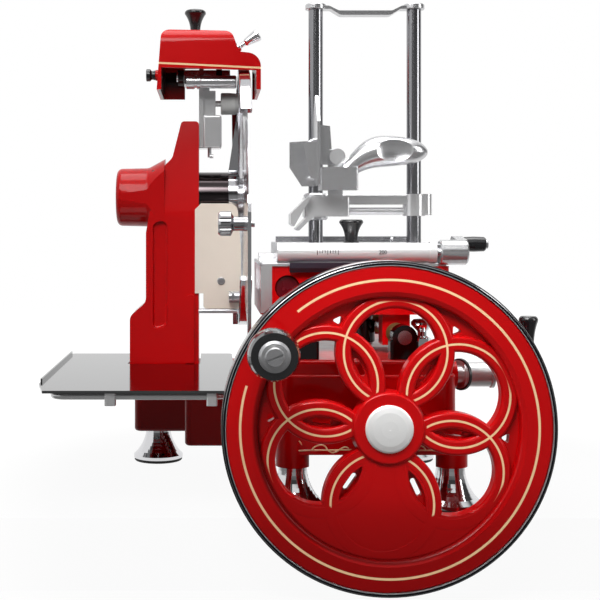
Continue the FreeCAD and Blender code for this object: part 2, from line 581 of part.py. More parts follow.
def cover_latch():
    """Small thumb nut on the left wall of the hood."""
    x = COVER_X0 - 2.0
    grip = spun([(6.5, 0, 1), (5.5, 5, 2), (8, 7, 1), (8, 12, 1)], (x, LATCH_AT[1], LATCH_AT[2]), (-1, 0, 0))
    return fuse(grip, along_x(x - 1, x + 9, LATCH_AT[1], LATCH_AT[2], 2.5))


def sharpener_lever():
    points = [(6, 0.8, 0.6), (6, 5, 1.5), (3.4, 6, 1), (3.4, 13, 2), (5, 15, 2), (8, 31, 1), (8, 34, 1), (6, 35)]
    return spun(points, LEVER_AT, LEVER_DIR)


# ---------------------------------------------------------------- flywheel
def petal_centre(k):
    a = math.radians(PETAL_TURN + 30 + 60 * k)
    return WHEEL_X + PETAL_AT * math.cos(a), WHEEL_Z + PETAL_AT * math.sin(a)


def flower_rib(k, low):
    """One ring of the flower: its face stands up with rounded shoulders."""
    x, z = petal_centre(k)
    r_in, r_out = PETAL_R - PETAL_W, PETAL_R + PETAL_W
    depth = WHEEL_BACK - 14 - low
    outer = spun([(r_out, depth), (r_out, 0, 3.5)], (x, low, z), (0, 1, 0))
    inner = spun([(r_in, depth + 1), (r_in, 3.5), (r_in + 1, 1.1, 1.5), (r_in + 3.4, -0.1), (r_in + 3.4, -2)],
                 (x, low, z), (0, 1, 0))
    return outer.cut(inner)


def turned_about_shaft(shape, angle):
    """Turn a cutter that was drawn along +x from the shaft."""
    shape.rotate(V(0, 0, 0), V(0, 1, 0), -angle)
    shape.translate(V(WHEEL_X, 0, WHEEL_Z))
    return shape


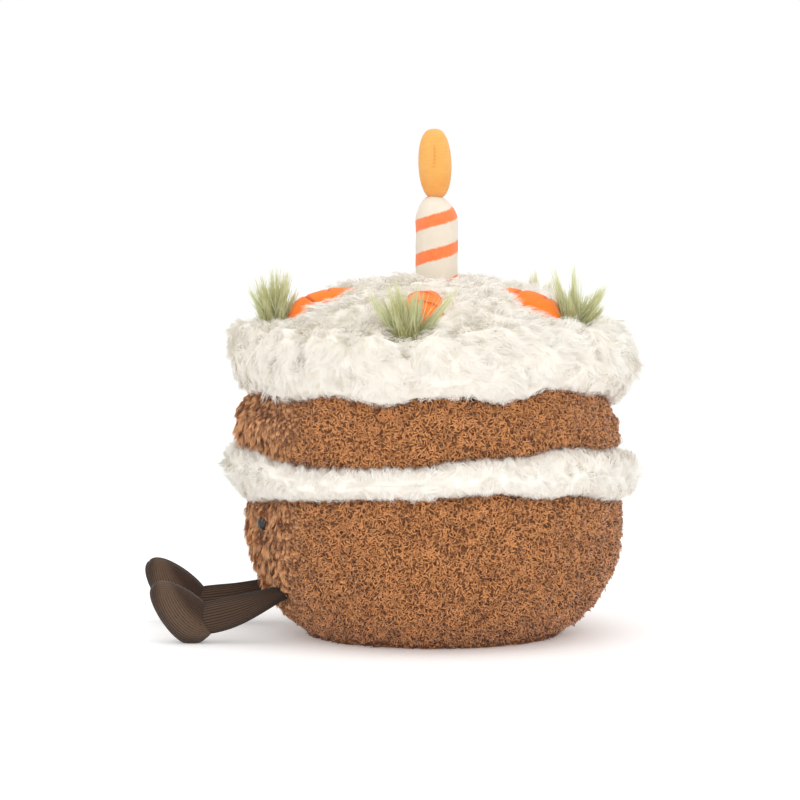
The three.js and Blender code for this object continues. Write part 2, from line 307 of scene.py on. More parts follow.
def mixed(tree, factor, a, b):
    made = node(tree, "ShaderNodeMix", {"Factor": factor, "A": a, "B": b}, data_type="RGBA")
    return out(made, "Result")


def ranged(tree, value, low, high):
    """0 where the value is at `low` and 1 where it is at `high`, with a soft start and end."""
    made = node(
        tree,
        "ShaderNodeMapRange",
        {"Value": value, "From Min": low, "From Max": high},
        interpolation_type="SMOOTHSTEP",
    )
    return out(made, "Result")


def attribute(tree, name):
    return out(node(tree, "ShaderNodeAttribute", attribute_name=name), "Fac")


def object_noise(tree, size, detail=2.0):
    """A soft noise whose patches are about `size` metres across."""
    place = out(node(tree, "ShaderNodeTexCoord"), "Object")
    made = node(tree, "ShaderNodeTexNoise", {"Vector": place, "Scale": 1 / size, "Detail": detail})
    return out(made, "Fac")


def paint(red, green, blue):
    """A colour from its values on a paint chart, 0 to 255, as the linear colour that shaders use."""
    chart = [value / 255 for value in (red, green, blue)]
    linear = [c / 12.92 if c <= 0.04045 else ((c + 0.055) / 1.055) ** 2.4 for c in chart]
    return (*linear, 1.0)


print("mid grey on the paint chart is", round(paint(128, 128, 128)[0], 3), "in linear light")


# %% Shared effects
def new_group(name, sockets):
    """A shader node group with named sockets: [(name, "INPUT" or "OUTPUT", type, default)]."""
    group = bpy.data.node_groups.new(name, "ShaderNodeTree")
    for label, side, kind, default in sockets:
        made = group.interface.new_socket(label, in_out=side, socket_type=f"NodeSocket{kind}")
        if default is not None:
            made.default_value = default
    return group, group.nodes.new("NodeGroupInput"), group.nodes.new("NodeGroupOutput")


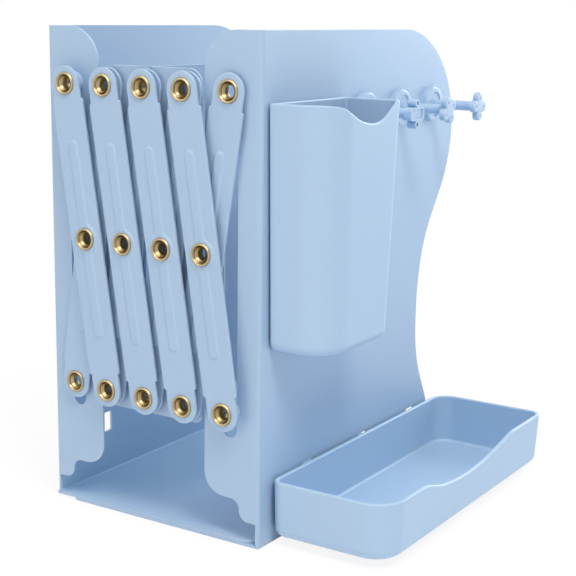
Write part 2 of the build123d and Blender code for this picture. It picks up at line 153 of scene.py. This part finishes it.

EXERCISE DESCRIPTION = Go through the listing and copy all of it exactly.

RIGHT ANSWER =
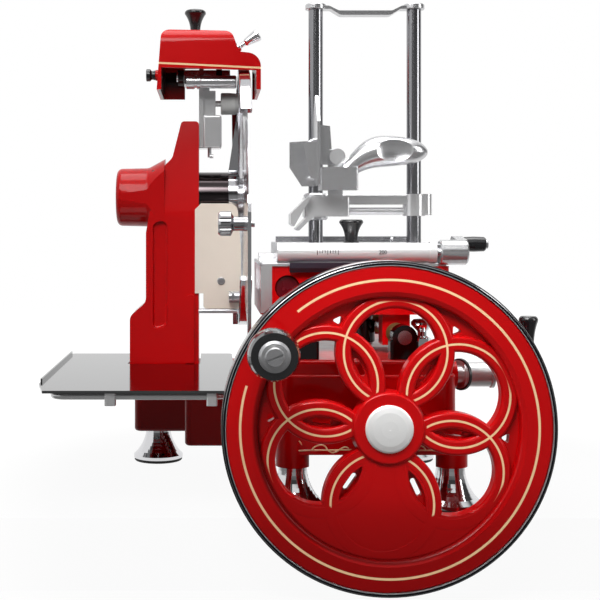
Continue the FreeCAD and Blender code for this object: part 2, from line 581 of part.py. More parts follow.
def cover_latch():
    """Small thumb nut on the left wall of the hood."""
    x = COVER_X0 - 2.0
    grip = spun([(6.5, 0, 1), (5.5, 5, 2), (8, 7, 1), (8, 12, 1)], (x, LATCH_AT[1], LATCH_AT[2]), (-1, 0, 0))
    return fuse(grip, along_x(x - 1, x + 9, LATCH_AT[1], LATCH_AT[2], 2.5))


def sharpener_lever():
    points = [(6, 0.8, 0.6), (6, 5, 1.5), (3.4, 6, 1), (3.4, 13, 2), (5, 15, 2), (8, 31, 1), (8, 34, 1), (6, 35)]
    return spun(points, LEVER_AT, LEVER_DIR)


# ---------------------------------------------------------------- flywheel
def petal_centre(k):
    a = math.radians(PETAL_TURN + 30 + 60 * k)
    return WHEEL_X + PETAL_AT * math.cos(a), WHEEL_Z + PETAL_AT * math.sin(a)


def flower_rib(k, low):
    """One ring of the flower: its face stands up with rounded shoulders."""
    x, z = petal_centre(k)
    r_in, r_out = PETAL_R - PETAL_W, PETAL_R + PETAL_W
    depth = WHEEL_BACK - 14 - low
    outer = spun([(r_out, depth), (r_out, 0, 3.5)], (x, low, z), (0, 1, 0))
    inner = spun([(r_in, depth + 1), (r_in, 3.5), (r_in + 1, 1.1, 1.5), (r_in + 3.4, -0.1), (r_in + 3.4, -2)],
                 (x, low, z), (0, 1, 0))
    return outer.cut(inner)


def turned_about_shaft(shape, angle):
    """Turn a cutter that was drawn along +x from the shaft."""
    shape.rotate(V(0, 0, 0), V(0, 1, 0), -angle)
    shape.translate(V(WHEEL_X, 0, WHEEL_Z))
    return shape


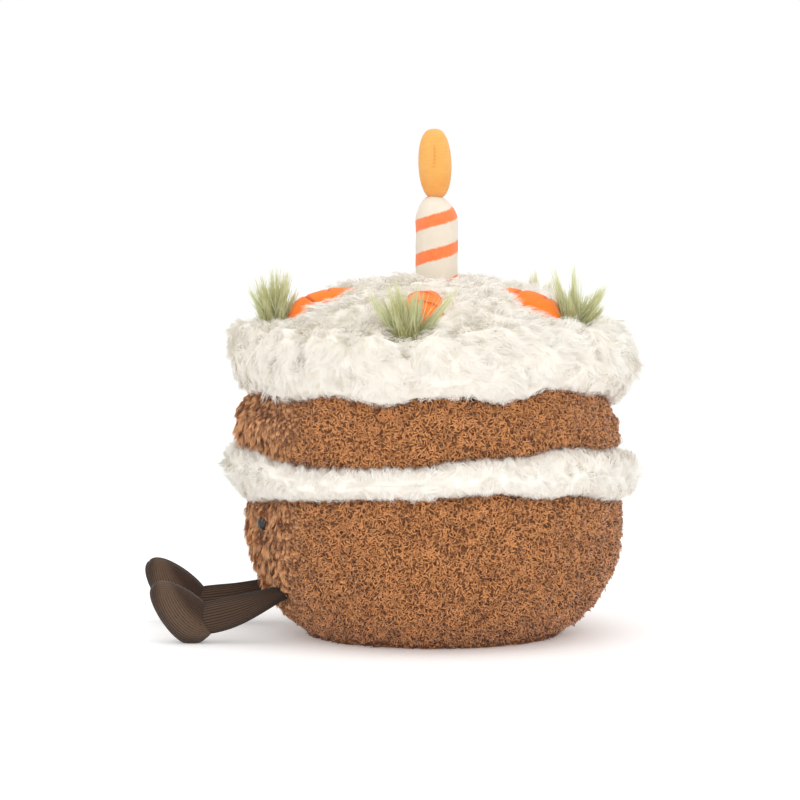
The three.js and Blender code for this object continues. Write part 2, from line 307 of scene.py on. More parts follow.
def mixed(tree, factor, a, b):
    made = node(tree, "ShaderNodeMix", {"Factor": factor, "A": a, "B": b}, data_type="RGBA")
    return out(made, "Result")


def ranged(tree, value, low, high):
    """0 where the value is at `low` and 1 where it is at `high`, with a soft start and end."""
    made = node(
        tree,
        "ShaderNodeMapRange",
        {"Value": value, "From Min": low, "From Max": high},
        interpolation_type="SMOOTHSTEP",
    )
    return out(made, "Result")


def attribute(tree, name):
    return out(node(tree, "ShaderNodeAttribute", attribute_name=name), "Fac")


def object_noise(tree, size, detail=2.0):
    """A soft noise whose patches are about `size` metres across."""
    place = out(node(tree, "ShaderNodeTexCoord"), "Object")
    made = node(tree, "ShaderNodeTexNoise", {"Vector": place, "Scale": 1 / size, "Detail": detail})
    return out(made, "Fac")


def paint(red, green, blue):
    """A colour from its values on a paint chart, 0 to 255, as the linear colour that shaders use."""
    chart = [value / 255 for value in (red, green, blue)]
    linear = [c / 12.92 if c <= 0.04045 else ((c + 0.055) / 1.055) ** 2.4 for c in chart]
    return (*linear, 1.0)


print("mid grey on the paint chart is", round(paint(128, 128, 128)[0], 3), "in linear light")


# %% Shared effects
def new_group(name, sockets):
    """A shader node group with named sockets: [(name, "INPUT" or "OUTPUT", type, default)]."""
    group = bpy.data.node_groups.new(name, "ShaderNodeTree")
    for label, side, kind, default in sockets:
        made = group.interface.new_socket(label, in_out=side, socket_type=f"NodeSocket{kind}")
        if default is not None:
            made.default_value = default
    return group, group.nodes.new("NodeGroupInput"), group.nodes.new("NodeGroupOutput")


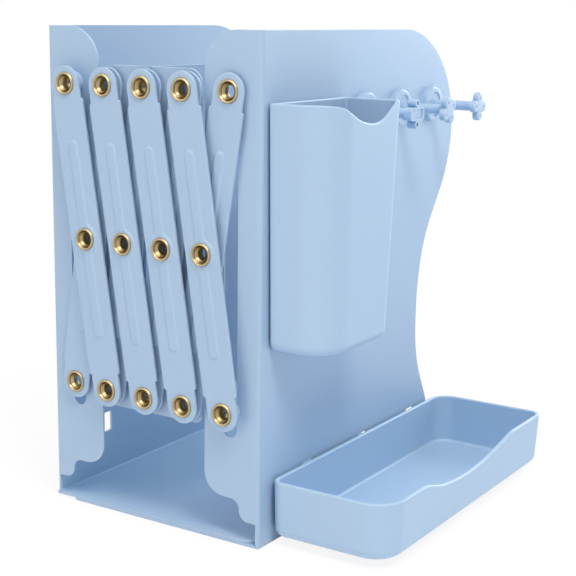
Write part 2 of the build123d and Blender code for this picture. It picks up at line 153 of scene.py. This part finishes it.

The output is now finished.